Stephen Hawking’in belirttiği, çevremizde bulunan solucan delikleri de görünür parçacıklar ile sanal parçacıklar arasında bağlantıyı sağlayabilmek için, sanal parçacıkların kendi frekansları ile oluşturdukları köprüler olabilir. Yani uzaydaki durum yer küreye de uyarlanabilir. Yalnız bu durumda sisteme giren sanal parçacık etkileri yine aynı evrenin içinde gerçekleşen etkilerle olmalı, yoksa yine evrenin toplam enerjisinde dalgalanmalar gerçekleşir. O zaman şöyle bir soru sorabilir: bilinç evrimi gerçekleştirmeyen bir parçacık bunu hangi bilinç ve bilgi ile gerçekleştirmiş olabilir? Kendisinin fark edip harekete geçmesi gereken bir durum olduğunu belirtirsek gidip etkilemesi gereken yerdeki parçacıklar ile bağlantısı olmalı. Bu durum da, bu parçacıklarla önceden etkileşmiş olması gerektiği sonucunu (kuantum dolaşıklık) ortaya çıkarır.
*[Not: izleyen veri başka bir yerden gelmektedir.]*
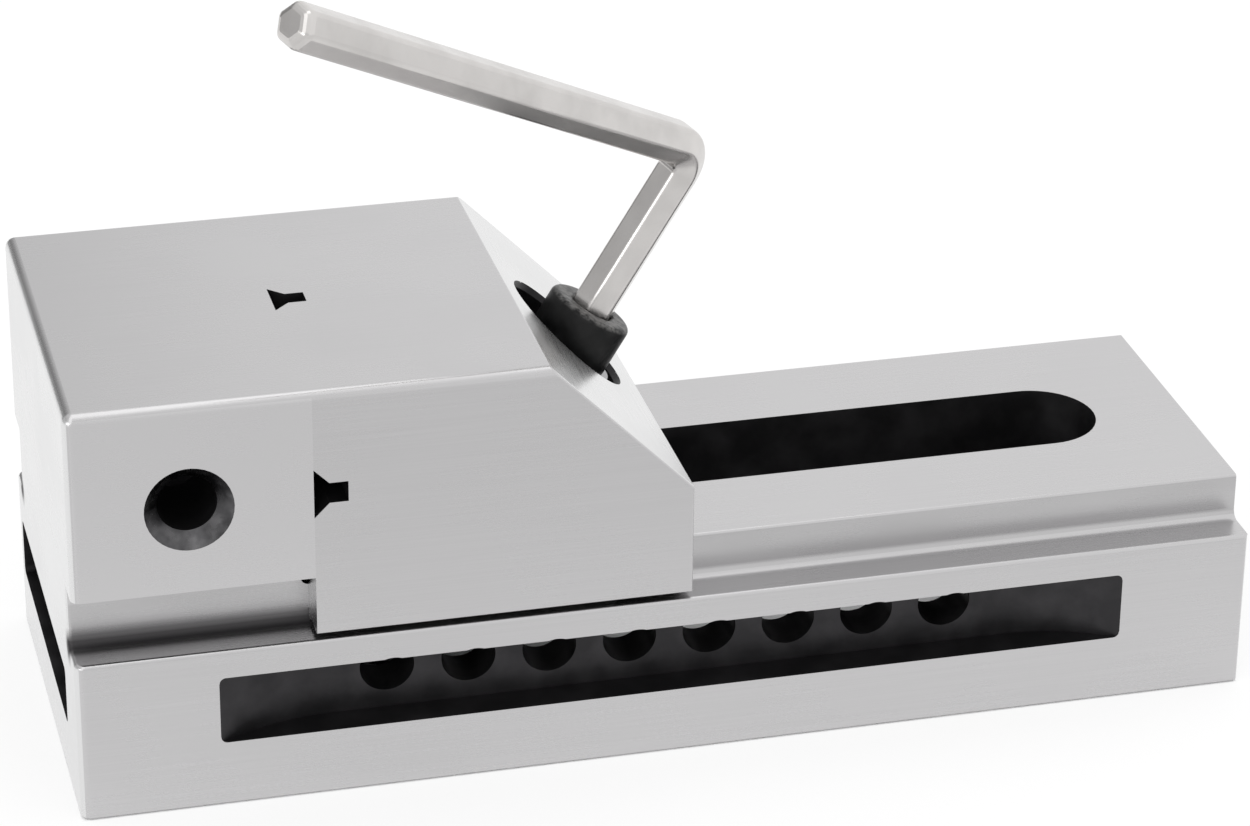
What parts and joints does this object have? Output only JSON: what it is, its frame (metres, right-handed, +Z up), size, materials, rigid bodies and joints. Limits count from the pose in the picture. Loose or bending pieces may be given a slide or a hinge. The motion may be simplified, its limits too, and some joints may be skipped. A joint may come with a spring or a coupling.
{
  "type": "toolmakers vise",
  "caption": "Low ground-steel precision vise with a fixed jaw, a sliding jaw over a raised rail, and a leaning socket screw that draws the jaw down from notches under the rail.",
  "frame": {"origin": "centre of the base's underside", "axes": "+X along the rail, away from the fixed jaw; +Y across, away from the side with the work stop hole; +Z up"},
  "size_m": [0.175, 0.0765, 0.1257],
  "materials": {
    "ground_steel": "finely ground",
    "turned_steel": "turned",
    "black_oxide": "black oxide, slightly worn",
    "bright_key": "bright nickel plate"
  },
  "bodies": {
    "body": {"vise_body": "ground_steel"},
    "jaw": {"moving_jaw": "ground_steel"},
    "lean": {"spherical_washer": "turned_steel"},
    "screw": {"clamp_screw": "black_oxide", "hex_key": "bright_key"},
    "nut": {"draw_nut": "turned_steel"}
  },
  "joints": [
    {"name": "jaw_slide", "type": "slide", "parent": "body", "child": "jaw", "axis": [1, 0, 0], "range_m": [0, 0.084]},
    {"name": "screw_lean", "type": "hinge", "parent": "jaw", "child": "lean", "pos_m": [-0.0054, 0, 0.0579], "axis": [0, 1, 0], "range_deg": [0, 10.13]},
    {"name": "screw_turn", "type": "hinge", "parent": "lean", "child": "screw", "pos_m": [-0.0054, 0, 0.0579], "axis": [-0.5255, 0, -0.8508], "range_deg": [0, 1800]},
    {"name": "nut_draw", "type": "slide", "parent": "lean", "child": "nut", "axis": [0.5255, 0, 0.8508], "range_m": [0, 0.00625]}
  ],
  "couplings": [
    {"joint": "nut_draw", "follows": "screw_turn", "m_per_rad": 0.00019894}
  ]
}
Sanal parçacıklar dünyasına girdiğimizde Dünya’da ve uzayın herhangi bir yerinde, aslında sürekli her şeyle bağlantı kuran, solucan delikleri oluşturan ve kendisini tanımlayan bir oluş ile karşılaşırız. Eksik kalan birçok etkileşimi tanımlayan sanal parçacıkların temel düzeyleri daha anlaşılır hale geldiğinde belki de çok farklı kapılara açılan gelişmelere imza atacağız. Olan ve olmayan arasında çok ince bir çizgide yer alıp her şeyde kendisini tanımlayıp ifade eden bu parçacıklar kendimizi anlamamıza da çok farklı şekillerde yardımcı olacaktır. Sadece biraz daha küçük boyutlara, kuantum boyutlara inip kendimizi gözlemlemeliyiz.